Task to complete - Count the lines in the data below where the string "origin" occurs, please, and give the number alone.

Provided material -
- - -
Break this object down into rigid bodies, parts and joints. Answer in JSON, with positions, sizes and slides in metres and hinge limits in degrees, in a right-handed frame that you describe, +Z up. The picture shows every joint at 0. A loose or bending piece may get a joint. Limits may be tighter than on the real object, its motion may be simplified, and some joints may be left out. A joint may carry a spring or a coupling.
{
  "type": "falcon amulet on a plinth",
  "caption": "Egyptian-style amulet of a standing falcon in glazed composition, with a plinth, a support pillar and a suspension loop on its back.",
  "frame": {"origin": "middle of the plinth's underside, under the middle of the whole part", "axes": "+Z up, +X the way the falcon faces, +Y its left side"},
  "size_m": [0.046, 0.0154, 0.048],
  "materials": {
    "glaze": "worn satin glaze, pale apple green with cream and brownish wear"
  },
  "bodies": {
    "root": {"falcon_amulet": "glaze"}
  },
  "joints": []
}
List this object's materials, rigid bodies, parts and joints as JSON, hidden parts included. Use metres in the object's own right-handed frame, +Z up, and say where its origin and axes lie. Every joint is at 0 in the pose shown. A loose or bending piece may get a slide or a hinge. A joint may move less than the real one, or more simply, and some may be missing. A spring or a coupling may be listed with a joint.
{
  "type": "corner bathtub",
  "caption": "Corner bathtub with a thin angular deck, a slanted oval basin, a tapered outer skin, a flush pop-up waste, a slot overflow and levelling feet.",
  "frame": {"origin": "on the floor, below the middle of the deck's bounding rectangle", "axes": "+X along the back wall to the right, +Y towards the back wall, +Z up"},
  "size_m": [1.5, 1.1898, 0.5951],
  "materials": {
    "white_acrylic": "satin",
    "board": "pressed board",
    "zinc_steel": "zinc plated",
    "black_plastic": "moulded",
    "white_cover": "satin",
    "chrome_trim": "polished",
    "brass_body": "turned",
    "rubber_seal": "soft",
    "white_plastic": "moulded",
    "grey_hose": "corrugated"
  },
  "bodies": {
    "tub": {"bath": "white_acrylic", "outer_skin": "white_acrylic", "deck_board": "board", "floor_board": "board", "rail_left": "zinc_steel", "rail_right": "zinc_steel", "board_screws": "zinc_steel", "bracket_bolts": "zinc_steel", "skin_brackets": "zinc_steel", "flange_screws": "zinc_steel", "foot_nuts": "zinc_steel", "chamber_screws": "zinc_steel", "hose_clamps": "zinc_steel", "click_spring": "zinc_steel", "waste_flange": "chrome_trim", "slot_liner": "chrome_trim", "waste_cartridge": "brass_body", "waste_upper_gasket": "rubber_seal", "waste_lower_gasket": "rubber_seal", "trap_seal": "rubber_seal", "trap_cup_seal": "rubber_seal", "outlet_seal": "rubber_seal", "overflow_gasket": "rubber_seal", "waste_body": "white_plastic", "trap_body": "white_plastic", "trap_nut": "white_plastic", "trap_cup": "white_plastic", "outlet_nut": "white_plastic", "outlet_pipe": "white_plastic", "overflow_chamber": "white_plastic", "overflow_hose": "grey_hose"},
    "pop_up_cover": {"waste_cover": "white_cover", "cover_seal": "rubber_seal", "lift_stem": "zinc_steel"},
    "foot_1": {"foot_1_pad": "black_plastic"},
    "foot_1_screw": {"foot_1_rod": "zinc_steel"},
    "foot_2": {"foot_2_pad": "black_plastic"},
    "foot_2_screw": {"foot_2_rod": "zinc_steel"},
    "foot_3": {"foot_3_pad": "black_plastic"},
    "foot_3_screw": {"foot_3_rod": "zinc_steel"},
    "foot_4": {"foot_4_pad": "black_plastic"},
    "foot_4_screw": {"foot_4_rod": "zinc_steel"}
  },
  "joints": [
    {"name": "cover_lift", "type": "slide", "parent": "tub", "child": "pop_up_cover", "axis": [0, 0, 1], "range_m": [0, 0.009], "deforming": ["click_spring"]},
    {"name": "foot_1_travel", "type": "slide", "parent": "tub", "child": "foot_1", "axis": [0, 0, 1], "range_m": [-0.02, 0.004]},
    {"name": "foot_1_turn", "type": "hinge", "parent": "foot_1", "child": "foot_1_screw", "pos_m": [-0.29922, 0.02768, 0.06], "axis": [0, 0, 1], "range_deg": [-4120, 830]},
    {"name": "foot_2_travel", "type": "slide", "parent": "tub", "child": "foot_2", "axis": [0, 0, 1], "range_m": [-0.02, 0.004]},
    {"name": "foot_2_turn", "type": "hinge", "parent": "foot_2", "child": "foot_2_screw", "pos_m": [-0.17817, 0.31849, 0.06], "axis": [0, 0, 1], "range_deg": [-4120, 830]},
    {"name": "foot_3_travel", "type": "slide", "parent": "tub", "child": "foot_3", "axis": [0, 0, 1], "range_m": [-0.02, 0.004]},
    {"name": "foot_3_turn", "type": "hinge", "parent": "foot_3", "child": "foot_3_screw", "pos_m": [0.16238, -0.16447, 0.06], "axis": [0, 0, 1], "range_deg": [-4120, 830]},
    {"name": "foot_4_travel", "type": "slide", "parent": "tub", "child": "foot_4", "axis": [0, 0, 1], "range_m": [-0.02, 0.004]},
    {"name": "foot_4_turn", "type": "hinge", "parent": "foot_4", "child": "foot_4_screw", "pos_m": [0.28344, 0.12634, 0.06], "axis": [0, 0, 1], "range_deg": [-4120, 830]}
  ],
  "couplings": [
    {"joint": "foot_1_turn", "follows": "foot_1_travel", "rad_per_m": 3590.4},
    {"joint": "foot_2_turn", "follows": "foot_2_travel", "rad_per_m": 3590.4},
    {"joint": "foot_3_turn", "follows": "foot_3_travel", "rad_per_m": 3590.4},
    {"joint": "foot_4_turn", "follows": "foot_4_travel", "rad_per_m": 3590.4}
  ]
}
- - -
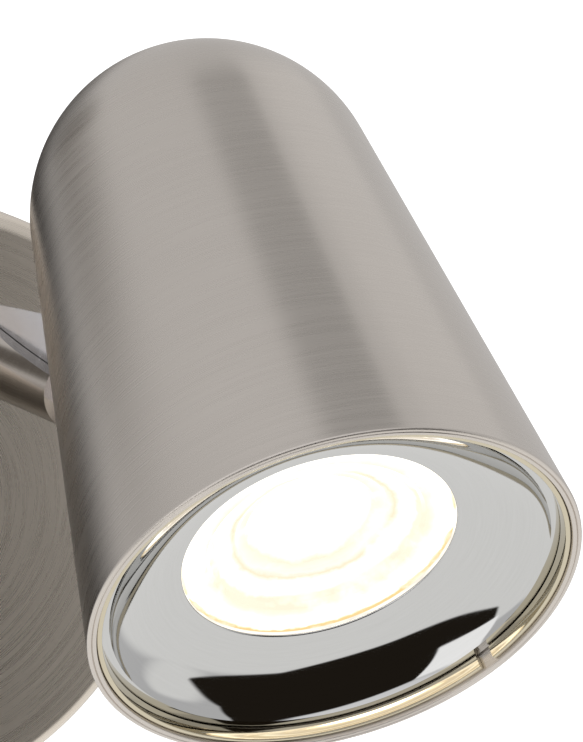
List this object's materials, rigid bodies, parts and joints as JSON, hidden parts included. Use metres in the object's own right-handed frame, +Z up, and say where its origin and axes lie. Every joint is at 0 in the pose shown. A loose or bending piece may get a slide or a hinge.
- - -
Exercise result - 4